- [WHAT THIS TASK INVOLVES]
Your task is to restate the data word for word.

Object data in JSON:
----------

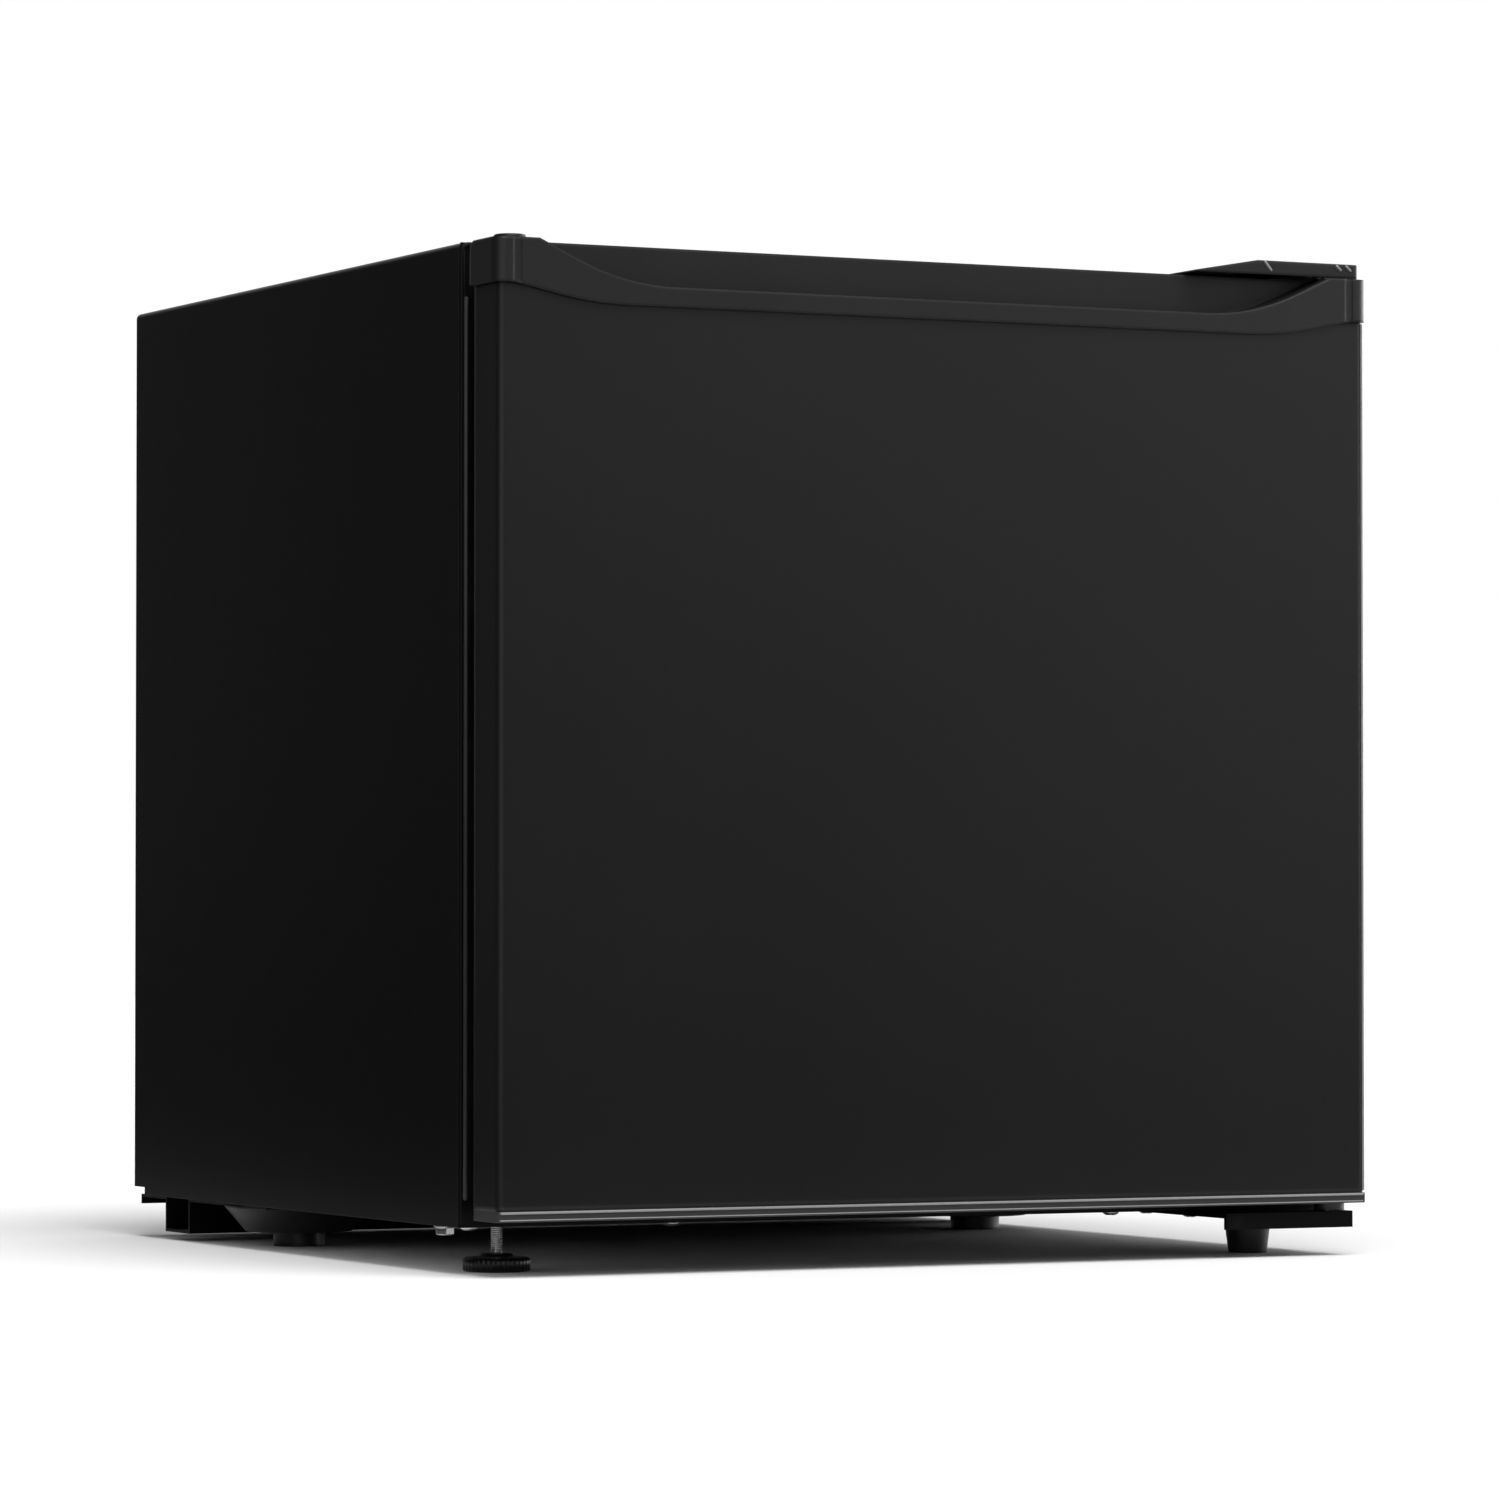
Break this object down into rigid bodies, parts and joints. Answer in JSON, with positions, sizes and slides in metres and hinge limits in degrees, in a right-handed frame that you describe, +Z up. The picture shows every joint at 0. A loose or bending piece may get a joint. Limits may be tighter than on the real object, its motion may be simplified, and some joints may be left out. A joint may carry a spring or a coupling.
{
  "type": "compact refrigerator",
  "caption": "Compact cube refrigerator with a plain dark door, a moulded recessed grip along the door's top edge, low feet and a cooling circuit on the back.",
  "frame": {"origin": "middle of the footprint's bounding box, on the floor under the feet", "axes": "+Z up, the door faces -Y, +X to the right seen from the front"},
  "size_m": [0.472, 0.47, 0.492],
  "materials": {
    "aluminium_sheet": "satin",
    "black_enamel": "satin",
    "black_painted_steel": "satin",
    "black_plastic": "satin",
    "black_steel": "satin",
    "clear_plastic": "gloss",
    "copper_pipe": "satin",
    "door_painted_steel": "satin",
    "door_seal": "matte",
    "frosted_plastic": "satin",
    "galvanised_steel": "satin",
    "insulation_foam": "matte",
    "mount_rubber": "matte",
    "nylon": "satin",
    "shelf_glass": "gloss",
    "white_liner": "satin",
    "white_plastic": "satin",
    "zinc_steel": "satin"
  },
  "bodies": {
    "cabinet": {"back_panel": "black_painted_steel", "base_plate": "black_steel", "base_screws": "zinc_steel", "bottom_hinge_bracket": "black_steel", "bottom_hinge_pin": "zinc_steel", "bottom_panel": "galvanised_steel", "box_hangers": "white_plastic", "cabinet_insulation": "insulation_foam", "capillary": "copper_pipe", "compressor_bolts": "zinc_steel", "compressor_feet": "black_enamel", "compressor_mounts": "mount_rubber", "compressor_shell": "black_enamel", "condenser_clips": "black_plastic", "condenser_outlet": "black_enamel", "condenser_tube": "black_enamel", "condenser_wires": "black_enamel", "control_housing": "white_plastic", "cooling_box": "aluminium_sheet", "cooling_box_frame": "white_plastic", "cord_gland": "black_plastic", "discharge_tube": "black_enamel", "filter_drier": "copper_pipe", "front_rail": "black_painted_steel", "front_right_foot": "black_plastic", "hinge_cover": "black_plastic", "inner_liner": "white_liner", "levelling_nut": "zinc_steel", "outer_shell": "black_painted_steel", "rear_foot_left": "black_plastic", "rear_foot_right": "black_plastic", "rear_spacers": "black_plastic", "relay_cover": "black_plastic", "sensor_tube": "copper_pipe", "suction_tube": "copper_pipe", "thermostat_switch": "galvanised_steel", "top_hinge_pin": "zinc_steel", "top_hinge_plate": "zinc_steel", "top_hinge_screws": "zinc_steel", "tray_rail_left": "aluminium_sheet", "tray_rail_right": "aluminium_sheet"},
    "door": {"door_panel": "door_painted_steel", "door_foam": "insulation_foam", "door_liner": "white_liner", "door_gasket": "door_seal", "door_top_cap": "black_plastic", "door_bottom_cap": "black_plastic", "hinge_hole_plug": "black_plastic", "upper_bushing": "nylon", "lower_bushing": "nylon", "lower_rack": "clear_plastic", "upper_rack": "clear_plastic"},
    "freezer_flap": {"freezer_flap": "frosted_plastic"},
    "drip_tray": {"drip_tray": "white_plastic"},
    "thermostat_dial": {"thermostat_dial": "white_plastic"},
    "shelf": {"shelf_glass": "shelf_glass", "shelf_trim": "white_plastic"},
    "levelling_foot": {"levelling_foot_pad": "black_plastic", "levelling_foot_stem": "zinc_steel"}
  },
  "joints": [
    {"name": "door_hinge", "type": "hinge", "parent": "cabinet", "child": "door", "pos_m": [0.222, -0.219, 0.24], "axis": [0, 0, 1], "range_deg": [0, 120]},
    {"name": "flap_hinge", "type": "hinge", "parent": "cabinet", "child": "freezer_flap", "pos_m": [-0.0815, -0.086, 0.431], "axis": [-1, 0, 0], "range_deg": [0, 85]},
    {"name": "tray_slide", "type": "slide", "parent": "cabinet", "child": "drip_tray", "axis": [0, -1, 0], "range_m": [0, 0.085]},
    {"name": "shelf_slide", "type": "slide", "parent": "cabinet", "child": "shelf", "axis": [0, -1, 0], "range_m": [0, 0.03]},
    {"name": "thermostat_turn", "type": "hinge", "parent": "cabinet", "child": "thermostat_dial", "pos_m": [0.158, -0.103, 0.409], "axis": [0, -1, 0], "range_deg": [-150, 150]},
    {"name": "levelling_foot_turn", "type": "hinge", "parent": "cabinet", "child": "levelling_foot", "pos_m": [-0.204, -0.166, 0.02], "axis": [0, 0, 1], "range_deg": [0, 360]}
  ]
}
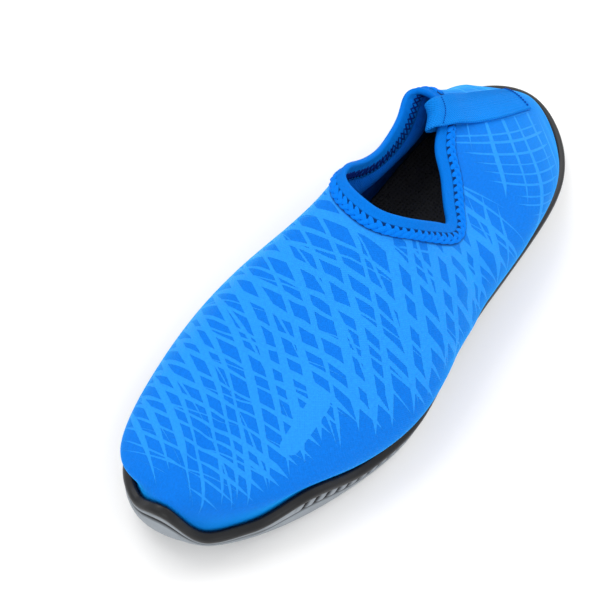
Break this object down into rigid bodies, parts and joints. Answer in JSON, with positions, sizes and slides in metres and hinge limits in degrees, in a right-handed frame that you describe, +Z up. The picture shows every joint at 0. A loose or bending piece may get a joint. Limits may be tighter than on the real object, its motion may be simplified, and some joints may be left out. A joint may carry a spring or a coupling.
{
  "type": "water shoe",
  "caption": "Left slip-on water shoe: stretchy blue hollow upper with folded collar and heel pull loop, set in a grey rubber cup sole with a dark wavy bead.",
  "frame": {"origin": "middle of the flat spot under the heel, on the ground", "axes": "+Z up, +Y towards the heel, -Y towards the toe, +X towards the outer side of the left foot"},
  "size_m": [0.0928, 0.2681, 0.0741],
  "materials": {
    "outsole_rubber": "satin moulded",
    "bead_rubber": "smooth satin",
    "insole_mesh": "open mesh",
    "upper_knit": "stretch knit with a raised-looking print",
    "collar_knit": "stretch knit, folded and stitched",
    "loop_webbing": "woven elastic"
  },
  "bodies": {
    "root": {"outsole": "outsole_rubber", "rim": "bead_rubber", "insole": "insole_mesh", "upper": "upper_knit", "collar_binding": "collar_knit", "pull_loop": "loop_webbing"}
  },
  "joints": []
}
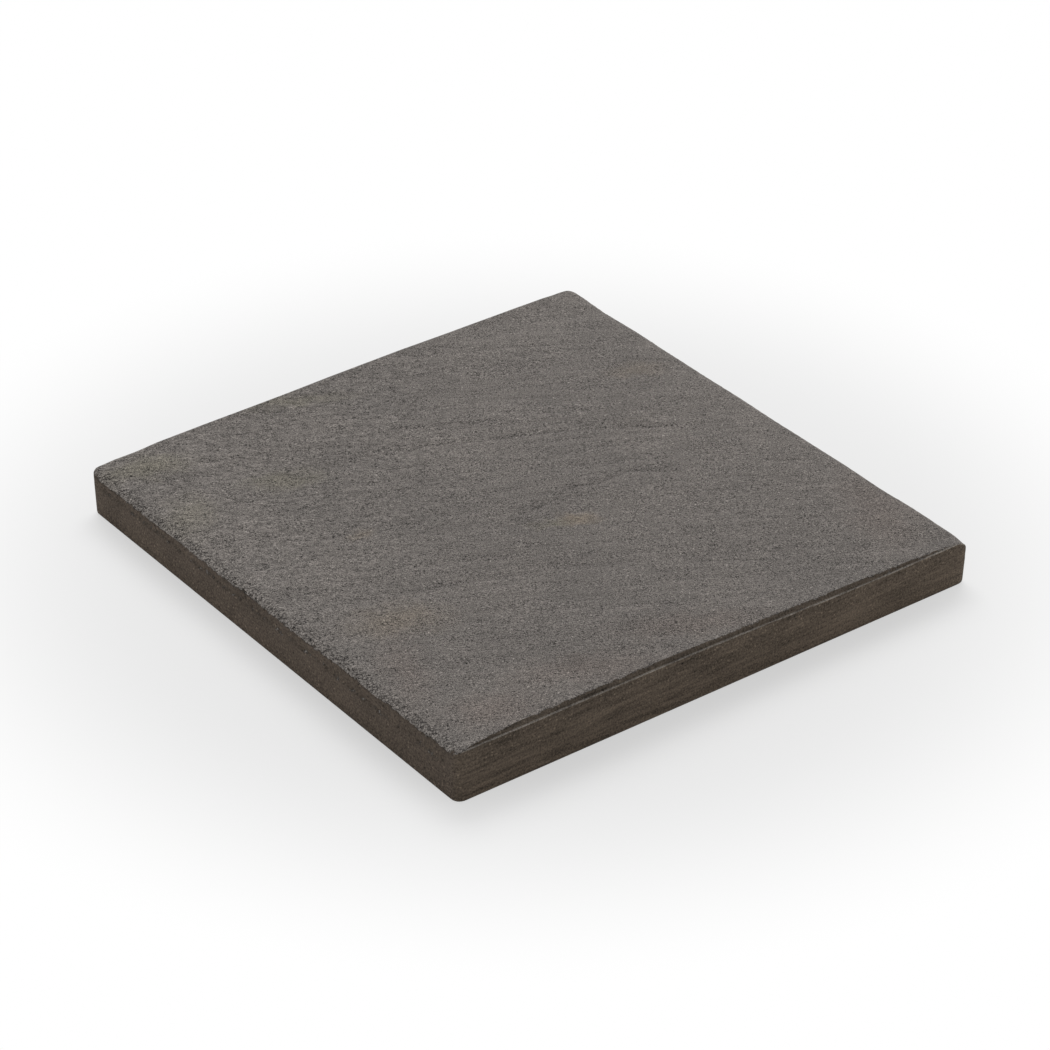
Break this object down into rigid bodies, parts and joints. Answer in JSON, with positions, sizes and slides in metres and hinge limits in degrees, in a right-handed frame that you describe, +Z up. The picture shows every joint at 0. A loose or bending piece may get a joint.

----------

- [FULL OUTPUT]
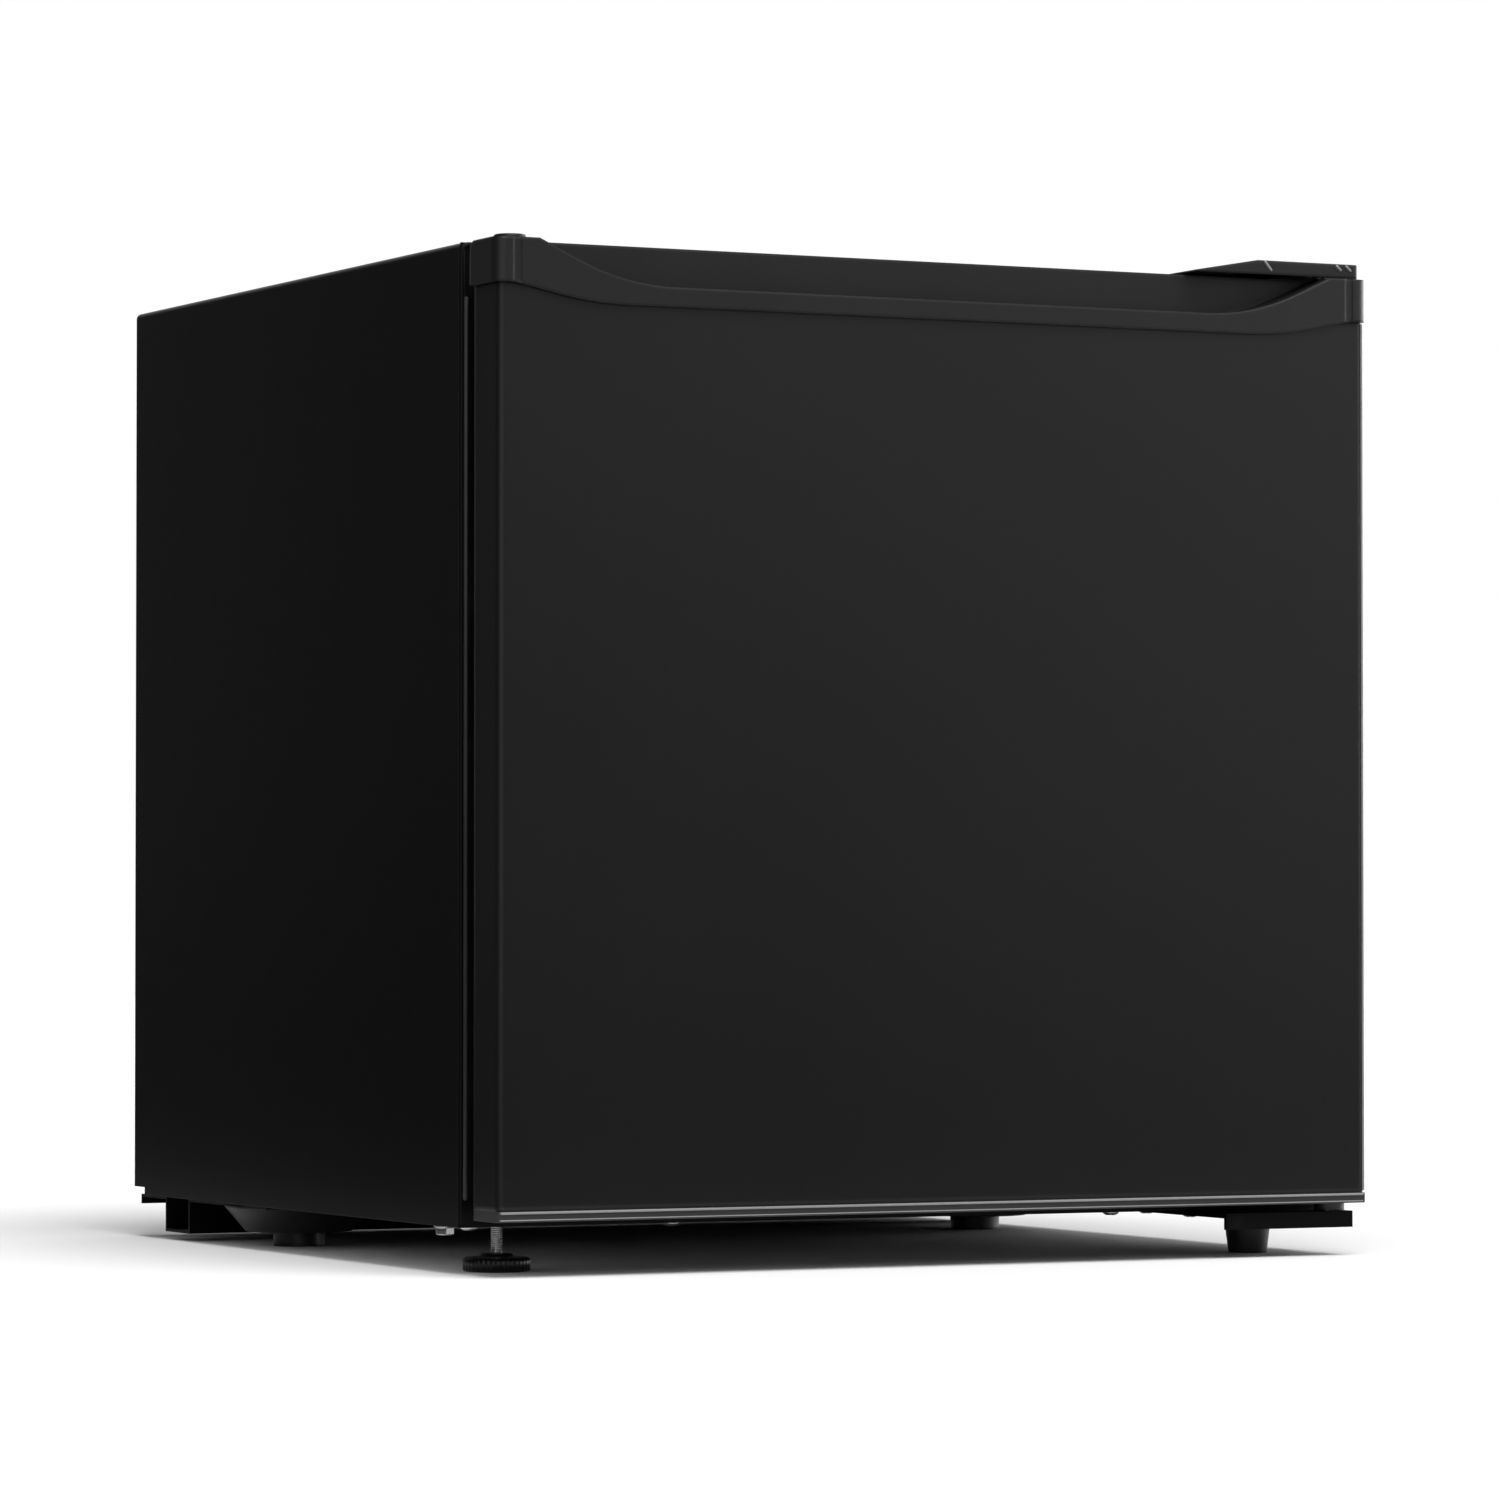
Break this object down into rigid bodies, parts and joints. Answer in JSON, with positions, sizes and slides in metres and hinge limits in degrees, in a right-handed frame that you describe, +Z up. The picture shows every joint at 0. A loose or bending piece may get a joint. Limits may be tighter than on the real object, its motion may be simplified, and some joints may be left out. A joint may carry a spring or a coupling.
{
  "type": "compact refrigerator",
  "caption": "Compact cube refrigerator with a plain dark door, a moulded recessed grip along the door's top edge, low feet and a cooling circuit on the back.",
  "frame": {"origin": "middle of the footprint's bounding box, on the floor under the feet", "axes": "+Z up, the door faces -Y, +X to the right seen from the front"},
  "size_m": [0.472, 0.47, 0.492],
  "materials": {
    "aluminium_sheet": "satin",
    "black_enamel": "satin",
    "black_painted_steel": "satin",
    "black_plastic": "satin",
    "black_steel": "satin",
    "clear_plastic": "gloss",
    "copper_pipe": "satin",
    "door_painted_steel": "satin",
    "door_seal": "matte",
    "frosted_plastic": "satin",
    "galvanised_steel": "satin",
    "insulation_foam": "matte",
    "mount_rubber": "matte",
    "nylon": "satin",
    "shelf_glass": "gloss",
    "white_liner": "satin",
    "white_plastic": "satin",
    "zinc_steel": "satin"
  },
  "bodies": {
    "cabinet": {"back_panel": "black_painted_steel", "base_plate": "black_steel", "base_screws": "zinc_steel", "bottom_hinge_bracket": "black_steel", "bottom_hinge_pin": "zinc_steel", "bottom_panel": "galvanised_steel", "box_hangers": "white_plastic", "cabinet_insulation": "insulation_foam", "capillary": "copper_pipe", "compressor_bolts": "zinc_steel", "compressor_feet": "black_enamel", "compressor_mounts": "mount_rubber", "compressor_shell": "black_enamel", "condenser_clips": "black_plastic", "condenser_outlet": "black_enamel", "condenser_tube": "black_enamel", "condenser_wires": "black_enamel", "control_housing": "white_plastic", "cooling_box": "aluminium_sheet", "cooling_box_frame": "white_plastic", "cord_gland": "black_plastic", "discharge_tube": "black_enamel", "filter_drier": "copper_pipe", "front_rail": "black_painted_steel", "front_right_foot": "black_plastic", "hinge_cover": "black_plastic", "inner_liner": "white_liner", "levelling_nut": "zinc_steel", "outer_shell": "black_painted_steel", "rear_foot_left": "black_plastic", "rear_foot_right": "black_plastic", "rear_spacers": "black_plastic", "relay_cover": "black_plastic", "sensor_tube": "copper_pipe", "suction_tube": "copper_pipe", "thermostat_switch": "galvanised_steel", "top_hinge_pin": "zinc_steel", "top_hinge_plate": "zinc_steel", "top_hinge_screws": "zinc_steel", "tray_rail_left": "aluminium_sheet", "tray_rail_right": "aluminium_sheet"},
    "door": {"door_panel": "door_painted_steel", "door_foam": "insulation_foam", "door_liner": "white_liner", "door_gasket": "door_seal", "door_top_cap": "black_plastic", "door_bottom_cap": "black_plastic", "hinge_hole_plug": "black_plastic", "upper_bushing": "nylon", "lower_bushing": "nylon", "lower_rack": "clear_plastic", "upper_rack": "clear_plastic"},
    "freezer_flap": {"freezer_flap": "frosted_plastic"},
    "drip_tray": {"drip_tray": "white_plastic"},
    "thermostat_dial": {"thermostat_dial": "white_plastic"},
    "shelf": {"shelf_glass": "shelf_glass", "shelf_trim": "white_plastic"},
    "levelling_foot": {"levelling_foot_pad": "black_plastic", "levelling_foot_stem": "zinc_steel"}
  },
  "joints": [
    {"name": "door_hinge", "type": "hinge", "parent": "cabinet", "child": "door", "pos_m": [0.222, -0.219, 0.24], "axis": [0, 0, 1], "range_deg": [0, 120]},
    {"name": "flap_hinge", "type": "hinge", "parent": "cabinet", "child": "freezer_flap", "pos_m": [-0.0815, -0.086, 0.431], "axis": [-1, 0, 0], "range_deg": [0, 85]},
    {"name": "tray_slide", "type": "slide", "parent": "cabinet", "child": "drip_tray", "axis": [0, -1, 0], "range_m": [0, 0.085]},
    {"name": "shelf_slide", "type": "slide", "parent": "cabinet", "child": "shelf", "axis": [0, -1, 0], "range_m": [0, 0.03]},
    {"name": "thermostat_turn", "type": "hinge", "parent": "cabinet", "child": "thermostat_dial", "pos_m": [0.158, -0.103, 0.409], "axis": [0, -1, 0], "range_deg": [-150, 150]},
    {"name": "levelling_foot_turn", "type": "hinge", "parent": "cabinet", "child": "levelling_foot", "pos_m": [-0.204, -0.166, 0.02], "axis": [0, 0, 1], "range_deg": [0, 360]}
  ]
}
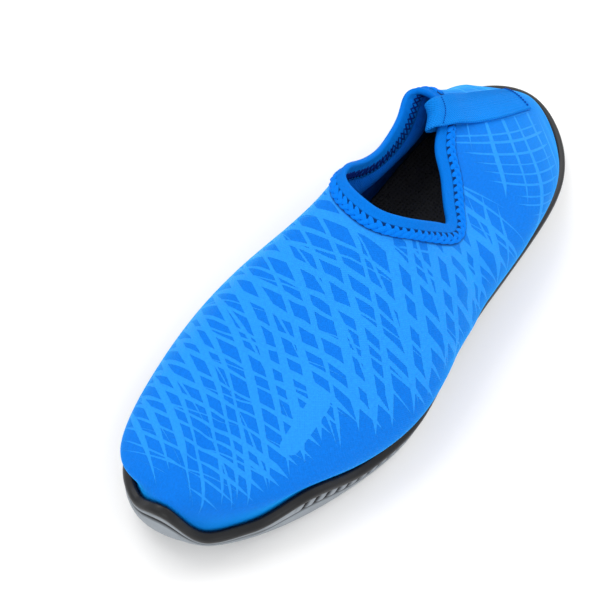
Break this object down into rigid bodies, parts and joints. Answer in JSON, with positions, sizes and slides in metres and hinge limits in degrees, in a right-handed frame that you describe, +Z up. The picture shows every joint at 0. A loose or bending piece may get a joint. Limits may be tighter than on the real object, its motion may be simplified, and some joints may be left out. A joint may carry a spring or a coupling.
{
  "type": "water shoe",
  "caption": "Left slip-on water shoe: stretchy blue hollow upper with folded collar and heel pull loop, set in a grey rubber cup sole with a dark wavy bead.",
  "frame": {"origin": "middle of the flat spot under the heel, on the ground", "axes": "+Z up, +Y towards the heel, -Y towards the toe, +X towards the outer side of the left foot"},
  "size_m": [0.0928, 0.2681, 0.0741],
  "materials": {
    "outsole_rubber": "satin moulded",
    "bead_rubber": "smooth satin",
    "insole_mesh": "open mesh",
    "upper_knit": "stretch knit with a raised-looking print",
    "collar_knit": "stretch knit, folded and stitched",
    "loop_webbing": "woven elastic"
  },
  "bodies": {
    "root": {"outsole": "outsole_rubber", "rim": "bead_rubber", "insole": "insole_mesh", "upper": "upper_knit", "collar_binding": "collar_knit", "pull_loop": "loop_webbing"}
  },
  "joints": []
}
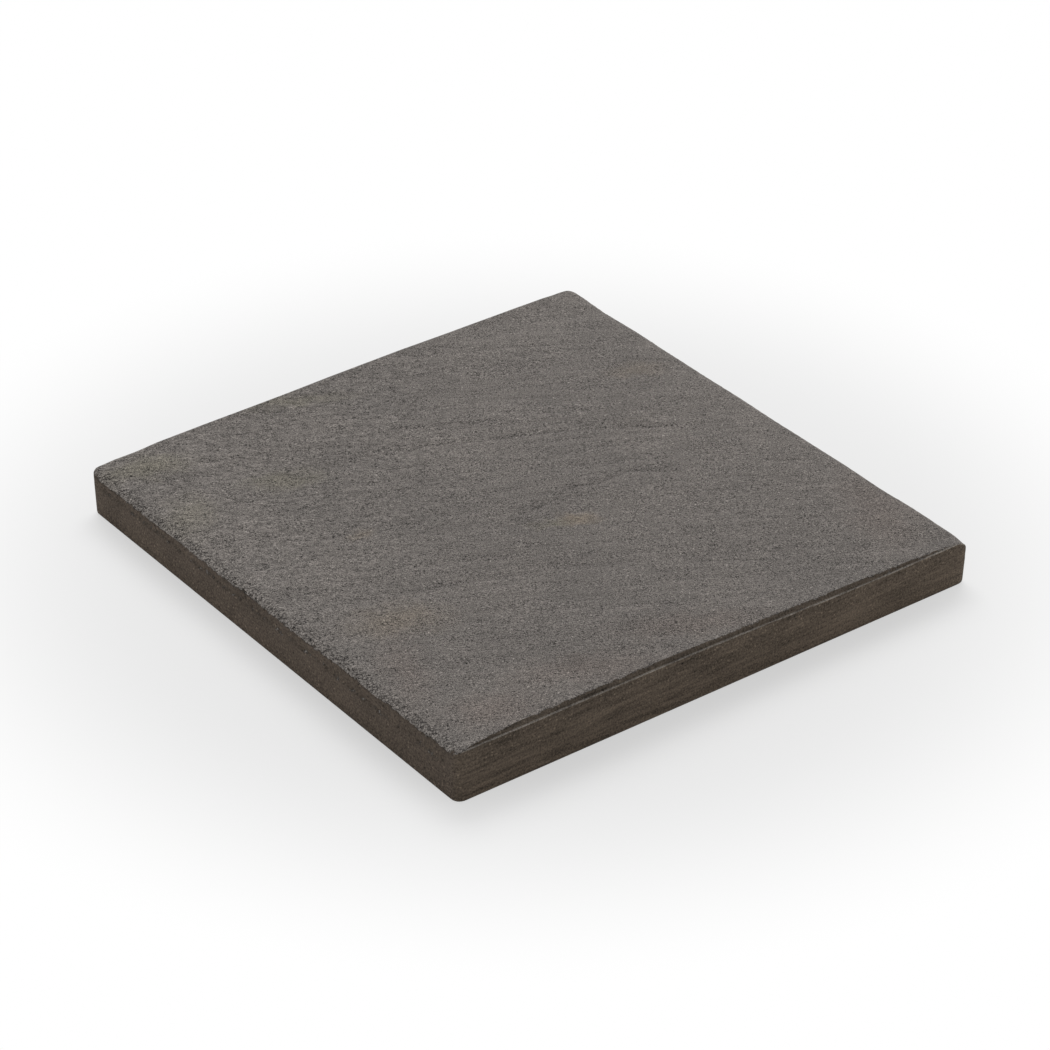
Break this object down into rigid bodies, parts and joints. Answer in JSON, with positions, sizes and slides in metres and hinge limits in degrees, in a right-handed frame that you describe, +Z up. The picture shows every joint at 0. A loose or bending piece may get a joint.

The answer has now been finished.